BNL gets $224M infusion as part of Inflation Reduction Act

BNL gets $224M infusion as part of Inflation Reduction Act

Electrons, shown as red dots above, collide with an ion. Such a collision will reveal the internal structure of the quarks and gluons that are the building blocks of the proton and neutron. Image from BNL

National labs, including Brookhaven National Laboratory, received considerable additional funds as a part of the federal Inflation Reduction Act.

BNL, which will get an additional $224 million over a five-year period, will collect the additional funding from the Department of Energy’s Office of Science to support several projects designed

In a statement, Secretary of Energy Jennifer Granholm called the additional funds for energy-related research and support, which total $1.5 billion, “one of the largest ever investments in national laboratory infrastructure” and suggested that the effort would “develop advanced energy and manufacturing technologies we need to advance the frontiers of science and tackle tomorrow’s challenges.”

At BNL, the Electron-Ion Collider, an enormous project that will start construction in 2024 and should start running experiments in the early part of the next decade, will receive $105 million.

BNL is building the EIC in partnership with the Thomas Jefferson National Accelerator Facility in Virginia, which will also receive $33 million for work towards the new facility.

As its name suggests, the EIC will collide electrons and protons or heavier atomic nuclei and hopes to make numerous discoveries, including providing an understanding of how the energy from quarks and gluons provides the mass of a proton.

Additionally, the EIC will provide advances in health and medicine, national security, nuclear energy, radioisotope production and industrial uses in particle beams. Research on the technologies that will become a part of the EIC will advance the development of magnets and other particle accelerator parts. These advances could lead to energy efficient accelerators, shrinking the size and costs of future accelerators, which could attack cancer cells, design solar cells and batteries and develop drugs and medical treatments.

While the additional funds will help advance the development of the EIC, the total cost is considerably higher, at an estimated $1.7 billion to $2.8 billion.

Beamlines

Additionally, the Office of Science will provide $18.5 million to speed the creation of three new beamlines at the National Synchrotron Light Source II.

The NSLS II already has a host of beamlines that enable researchers from around the world to study the structure of batteries as they are operating, catalysts that help tap into energy sources, and biologically active molecules that could play a role in understanding basic biochemistry or that could lead to the development of drugs.

The new beamlines, which, like others at the NSLS II, have three-letter abbreviations. The ARI will provide a complete picture of the electronic structure of a sample, particularly in connection with temperature, chemical, structural and atomic variation.

ARI will help understand and control the electronic structure of next generation quantum materials.

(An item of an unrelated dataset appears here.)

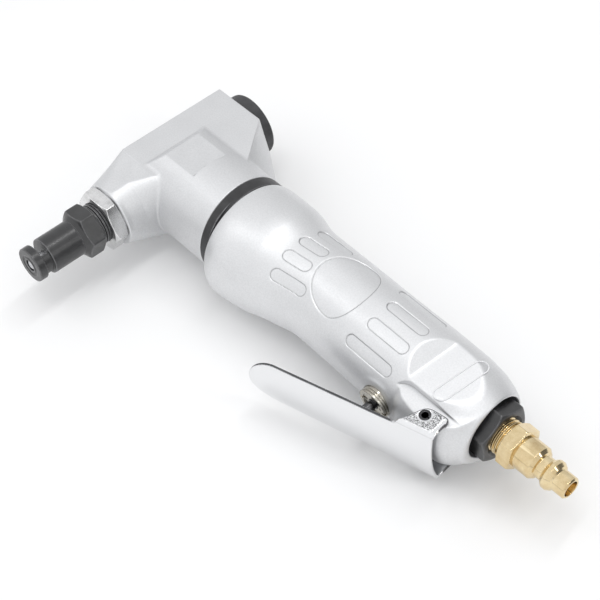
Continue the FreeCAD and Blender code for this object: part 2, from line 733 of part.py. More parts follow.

CDI, meanwhile, will explore the condensed matter macroscopic and microscopic physical properties of matter, including the solid and liquid phases that arise from electromagnetic forces between atoms. CDI is in its final stages of its design.

The SXN will provide element access from carbon to sulfur. The beamline will offer measurements of different signals, such as X-ray fluorescence and total electron yield absorption, which is important in catalysis, condensed matter physics and environmental science.

The DOE is also providing $20 million for five Nanoscale Science Research Centers. The Center for Functional Nanomaterials is leading the effort to revitalize the nanoscience infrastructure.

The funds will accelerate the acquisition, development and installation of five instruments, which will advance research in fuel cells, solar cells and other materials that are part of the country’s efforts to develop cleaner forms of energy.

A/C and Heating

BNL will receive $33 million to support an upgrade to the ATLAS detector at the Large Hadron Collider in Europe’s CERN laboratory. The upgrades will enable a high-energy particle detector to make use of increased particle collision rates.

The lab, which focuses on energy research, will also receive $14.5 million towards infrastructure improvements that will increase the efficiency in distributing electricity and heating and air conditioning in labs throughout the facility.

Finally, the lab will receive $1 million to develop instrumentation for a nuclear physics experiment that seeks to find neutrinoless double beta decay, which is led by the Lawrence Livermore National Laboratory.

BNL Lab Director Doon Gibbs described the funding as an investment in the nation’s innovation-based economy.

The funding will support “research with direct impact on the development of clean energy technologies as well as ground-breaking basic research in nuclear and high-energy physics — fields that could lay the foundation for future advances,” Gibbs said in a statement.